The two pericopes have numerous connections in both vocabulary and theme. For example, the pericopes have the same concern for the storage of abundant produce and the method for that storage. The same terms for “store” and “storehouses” show up in verses 18, 21, and 23. Barns are mentioned in verses 18, 23, and 24. The word for self (psyche) appears in verses 19, 22, and 23. There is the mention of eating and drinking in both pericopes. The Lukan author clearly intends for Jesus’ commentary to inform the way the disciples understand the preceding parable.
When we allow the text to be itself in this way, then we can find both the law and the gospel in our reading. Our dysfunctional relationship with our stuff can leave our lives fruitless and incomplete. Having more does not grant the gift of immortality. Wealth cannot banish worry forever. Enough is never really enough. Things do not deserve our devotion. Covetousness results in idolatry.

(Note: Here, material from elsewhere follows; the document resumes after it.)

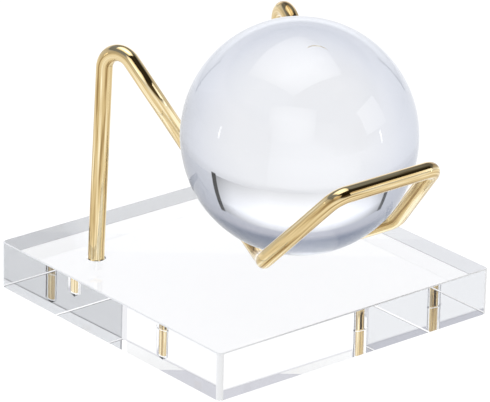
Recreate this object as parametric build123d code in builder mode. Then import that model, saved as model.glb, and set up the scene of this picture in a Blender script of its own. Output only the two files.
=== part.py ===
"""Crystal ball on a bent wire cradle that stands in a clear acrylic block.

Frame: millimetres, +Z up, origin at the centre of the block's bottom face.
-Y is the front, where the cradle's front bar is, and X = 0 is the plane of symmetry.
"""

from build123d import *
from math import radians, tan
import os

# ---- acrylic block ----
BASE_SIDE = 104.0          # square plan
BASE_THICKNESS = 15.0
BASE_CORNER_RADIUS = 1.5   # upright edges
BASE_EDGE_BREAK = 0.3      # top and bottom rims

# ---- wire ----
WIRE_DIAMETER = 5.0
WIRE_END_CHAMFER = 0.4
# centreline radius of each bend
KNEE_BEND = 60.0           # just above the block, where the leg starts to lean
PEAK_BEND = 5.5            # rear peak
SWEEP_BEND = 19.0          # where the arm turns down behind the ball
SEAT_BEND = 24.4           # the arm's curve round the underside of the ball
LOW_BEND = 6.0             # where the riser starts
BAR_BEND = 4.5             # both ends of the front bar

# ---- sockets for the wire's two ends ----
SOCKET_CLEARANCE = 0.075   # on the radius
SOCKET_DEPTH = 9.0         # full diameter, above the drill tip
DRILL_TIP_ANGLE = 118.0
PIN_END_GAP = 0.15         # from the wire's end to the bottom of the full diameter
LEG_X = 37.0
LEG_Y = 24.6

# ---- ball ----
BALL_DIAMETER = 70.0
BALL_CENTRE_Y = -23.9      # at rest 0.2 mm clear of both arms and both risers
BALL_CENTRE_Z = 60.7

# ---- corners of the wire's centreline on the +X side, from its end to the front bar ----
PIN_END_Z = BASE_THICKNESS - SOCKET_DEPTH + PIN_END_GAP
LEG_KNEE_Z = BASE_THICKNESS + 3.0
SIDE_CORNERS = [
    (LEG_X, LEG_Y, PIN_END_Z),      # end of the pin, in its socket
    (LEG_X, LEG_Y, LEG_KNEE_Z),     # the leg starts to lean inward
    (32.9, 26.0, 87.9),             # rear peak
    (28.6, 8.1, 69.6),              # the arm turns down behind the ball
    (-18.1, 12.0, 4.4),             # the seat, where the two straight runs would meet
    (25.4, -39.1, 32.9),            # low bend
    (18.6, -62.3, 58.4),            # end of the front bar
]
# bend radius at each corner after the first
SIDE_RADII = [KNEE_BEND, PEAK_BEND, SWEEP_BEND, SEAT_BEND, LOW_BEND, BAR_BEND]

def mirrored(corners):
    """The same corners on the -X side, in reverse order, so that the two lists join."""
    return [(-x, y, z) for x, y, z in reversed(corners)]


# ---- acrylic_base: polished block with a blind, drill-pointed socket for each wire end ----
socket_radius = WIRE_DIAMETER / 2 + SOCKET_CLEARANCE
drill_tip_top = BASE_THICKNESS - SOCKET_DEPTH
drill_tip_height = socket_radius / tan(radians(DRILL_TIP_ANGLE / 2))

with BuildPart() as acrylic_base:
    with BuildSketch(Plane.XY):
        RectangleRounded(BASE_SIDE, BASE_SIDE, BASE_CORNER_RADIUS)
    extrude(amount=BASE_THICKNESS)
    rims = acrylic_base.edges().group_by(Axis.Z)
    chamfer(rims[0] + rims[-1], length=BASE_EDGE_BREAK)
    with Locations((-LEG_X, LEG_Y, BASE_THICKNESS), (LEG_X, LEG_Y, BASE_THICKNESS)):
        CounterSinkHole(
            radius=socket_radius,
            counter_sink_radius=socket_radius + BASE_EDGE_BREAK,
            depth=SOCKET_DEPTH,
            counter_sink_angle=90,
        )
    with Locations((-LEG_X, LEG_Y, drill_tip_top), (LEG_X, LEG_Y, drill_tip_top)):
        Cone(
            bottom_radius=0,
            top_radius=socket_radius,
            height=drill_tip_height,
            align=(Align.CENTER, Align.CENTER, Align.MAX),
            mode=Mode.SUBTRACT,
        )
acrylic_base.part.label = "acrylic_base"

# ---- wire_cradle: one round wire, bent from end to end ----
with BuildPart() as wire_cradle:
    with BuildLine() as centreline:
        FilletPolyline(
            SIDE_CORNERS + mirrored(SIDE_CORNERS),
            radius=SIDE_RADII + SIDE_RADII[::-1],
        )
    with BuildSketch(Plane(origin=centreline.line @ 0, z_dir=centreline.line % 0)):
        Circle(WIRE_DIAMETER / 2)
    sweep()
    cut_ends = wire_cradle.edges().filter_by(GeomType.CIRCLE).group_by(Axis.Z)[0]
    chamfer(cut_ends, length=WIRE_END_CHAMFER)
wire_cradle.part.label = "wire_cradle"

# ---- crystal_ball: solid ball resting in the cradle ----
with BuildPart() as crystal_ball:
    with Locations((0, BALL_CENTRE_Y, BALL_CENTRE_Z)):
        Sphere(BALL_DIAMETER / 2)
crystal_ball.part.label = "crystal_ball"

os.makedirs("parts", exist_ok=True)
for piece in (acrylic_base, wire_cradle, crystal_ball):
    export_step(piece.part, f"parts/{piece.part.label}.step")
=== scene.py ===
from math import copysign, cos, hypot, pi, radians, sin, tan

import bmesh
import bpy
from mathutils import Matrix, Quaternion, Vector


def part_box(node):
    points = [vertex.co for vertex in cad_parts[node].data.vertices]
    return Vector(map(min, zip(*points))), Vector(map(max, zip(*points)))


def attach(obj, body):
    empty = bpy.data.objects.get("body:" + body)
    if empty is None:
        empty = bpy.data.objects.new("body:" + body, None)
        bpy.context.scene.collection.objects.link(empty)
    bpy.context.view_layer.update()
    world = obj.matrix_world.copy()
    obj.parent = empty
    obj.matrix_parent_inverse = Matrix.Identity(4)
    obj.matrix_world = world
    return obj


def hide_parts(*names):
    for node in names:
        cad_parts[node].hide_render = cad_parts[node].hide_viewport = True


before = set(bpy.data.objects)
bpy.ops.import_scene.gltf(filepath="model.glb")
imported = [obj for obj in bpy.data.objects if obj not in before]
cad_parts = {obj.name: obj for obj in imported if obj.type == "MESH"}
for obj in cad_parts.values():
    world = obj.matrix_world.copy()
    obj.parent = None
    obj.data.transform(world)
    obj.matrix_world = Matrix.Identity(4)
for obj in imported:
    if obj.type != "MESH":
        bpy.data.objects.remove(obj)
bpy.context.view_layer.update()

# The look of a crystal ball on a bent wire cradle that stands in a clear acrylic block.
# Metres, in the frame's own axes: +Z up, -Y the front, X = 0 the plane of symmetry.

scene = bpy.context.scene

# ---- camera ----
CAMERA_AZIMUTH = radians(-40.18)
CAMERA_ELEVATION = radians(23.59)
CAMERA_ROLL = radians(1.30)
CAMERA_DISTANCE = 1.27375             # from the frame's origin
CAMERA_TARGET = Vector((0.00765, 0.0092, 0.0274))
CAMERA_LENS = 310.5                   # on a sensor 36 mm wide
CAMERA_SENSOR = 36.0
CAMERA_NEAR = 0.05                    # nearest and farthest things that the camera sees
CAMERA_FAR = 20.0

# ---- wire: the centreline's corners on the +X side, from its end to the front bar ----
WIRE_RADIUS = 0.0025
WIRE_END_CHAMFER = 0.0004
SIDE_CORNERS = [
    (0.0370, 0.0246, 0.00615),        # end of the pin, in its socket
    (0.0370, 0.0246, 0.0180),         # the leg starts to lean inward
    (0.0329, 0.0260, 0.0879),         # rear peak
    (0.0286, 0.0081, 0.0696),         # the arm turns down behind the ball
    (-0.0181, 0.0120, 0.0044),        # the seat, where the two straight runs would meet
    (0.0254, -0.0391, 0.0329),        # low bend
    (0.0186, -0.0623, 0.0584),        # end of the front bar
]
SIDE_RADII = [0.060, 0.0055, 0.019, 0.0244, 0.006, 0.0045]
WIRE_SIDES = 48                       # points round the wire
BEND_STEP = radians(2.5)              # turn of the centreline from ring to ring
RUN_STEP = 0.004                      # distance from ring to ring on a straight run
STREAK_STRETCH = 9.0                  # how fast the painted reflection streaks change along the wire, per metre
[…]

Instead, the God that Jesus proclaims knows what we need. The text does not give us permission to stop working for our food and clothing. But it does encourage us to stop worrying about such things. God is the Giver. The problem is not the Giver. The problem is that we want the gifts without having to trust the goodness of the Giver. After all, God cares for you as much as for the ravens and the lilies.
I know this the “right answer” in theological and spiritual terms. But behaviorally and psychologically, I don’t really buy it most of the time. I’d rather trust the stuff I can put in a barn or on a shelf than the God who too often seems as real as a puff of vapor. This is how the text challenges me. More on that, perhaps as we go along this week.